My biggest gripe with the theme stems from the villains and how alike they feel. Choosing The Master over Glorificus doesn’t change the feel of the game as much as I would have liked, nor do they evoke their counterparts on the show as strongly as one might expect. None of Glorificus’ rules, for example, replicate how she transformed into another character named Ben, or how she had help from a bunch of knights or how she wanted to open a huge portal. It’s a missed opportunity to really nail the theme and create a more varied game, but with that said it’s entirely possible that designer Thomas M. Gofton couldn’t find a  way to integrate such mechanics into the game without losing its straightforward style and snappy pace. With that said I still find myself wishing that the Big Bads had abilities and plot cards that managed to invoke the feeling of the show more.

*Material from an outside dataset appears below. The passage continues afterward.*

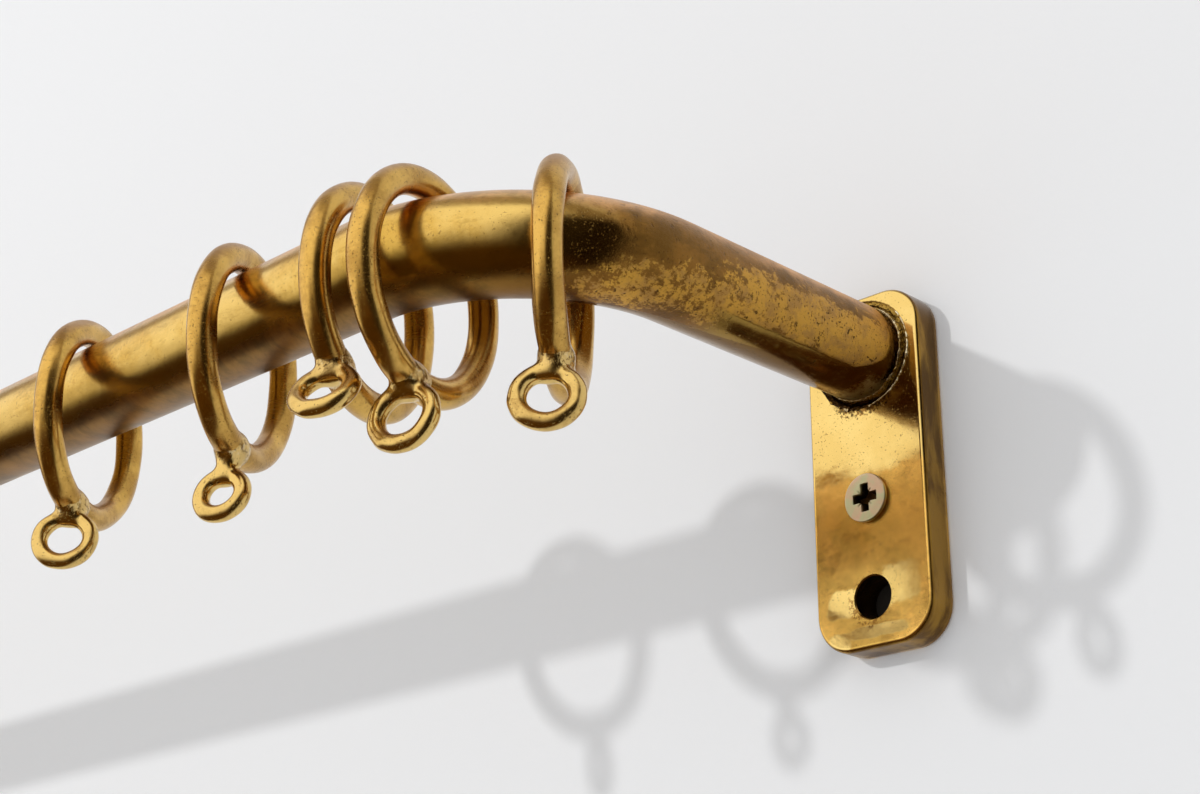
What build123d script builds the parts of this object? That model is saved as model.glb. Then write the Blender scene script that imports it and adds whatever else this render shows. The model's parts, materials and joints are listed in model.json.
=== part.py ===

However, with that said one thematic win is the inclusion of a mechanic where players can turn evil briefly, riffing on the fact that throughout the show almost every character wound up getting possessed, going nuts, flaying people or coming under the influence of some strange magic. When this happens you’re given an evil card and on your next turn instead of doing a normal action you have to waste a token, flip an event card and do whatever the symbols tells you.

Let’s wrap up with a quick excursion into component territory. Sadly while you don’t get a life-size replica of Mister Pointy (Buffy’s favorite stake, though it does appear as an artifact) or the Slayer Scythe the standout is easily the beautiful artwork which nails the look and feel of Buffy and the gang while giving the game its own unique style. These characters get represented on the board by cardboard standees that don’t exactly scream quality, although I’m biased because I just really wanted to get some cool miniatures of all my favorite characters. The problem is the plastic stands are cheap and you don’t get enough for every character in the game, meaning you’ll need to swap them out which damages the cardboard. Sadly the Monsters of the Week don’t get the same representation as the player characters and the Big Bads, relegated to a simple generic token for all of them. Speaking of the tokens they’re made of a reasonably thick card stock and have a shiny finish that I rather like. The cards are average quality, again finished with the shiny-shiny, but I did find the artwork on the item cards to be a bit dull. It’s also rather a shame that the Monster of the Week cards don’t get custom artwork, either, all of them sporting text and a light background image that’s the same as the one on the back.

On Buffy’s grave it stated that she saved the world a lot. I can’t make that claim, but I have played Buffy the Vampire Slayer: The Board Game a lot. Here’s the thing: I want to love it a lot more than I do. As a huge fan of the show I naturally wanted this to be the bestest game ever, draped in slayer awesomeness. The truth is much different. It’s a good game. Not a great one, not an amazing one, just a good one. Nothing in the gameplay design wows me and the theme, while obviously handled with love, isn’t integral to the mechanics nor quite well executed as it perhaps could have been. With that said don’t let my words fool you because I’ve had a lot of fun with it and I have every intention of playing it a lot more. If you aren’t a fan of the show it’s difficult to recommend it over a host of other great games that are out there, but if you’ve ever had a passing interesting in the world of Slayers are an ardent lover of the series then it’s a no-brainer. I’m therefore slapping a recommendation sticker on this one. Its strength lies in its simple but enjoyable gameplay, and the fact that you can run around as the Slayer and make lots of funny puns.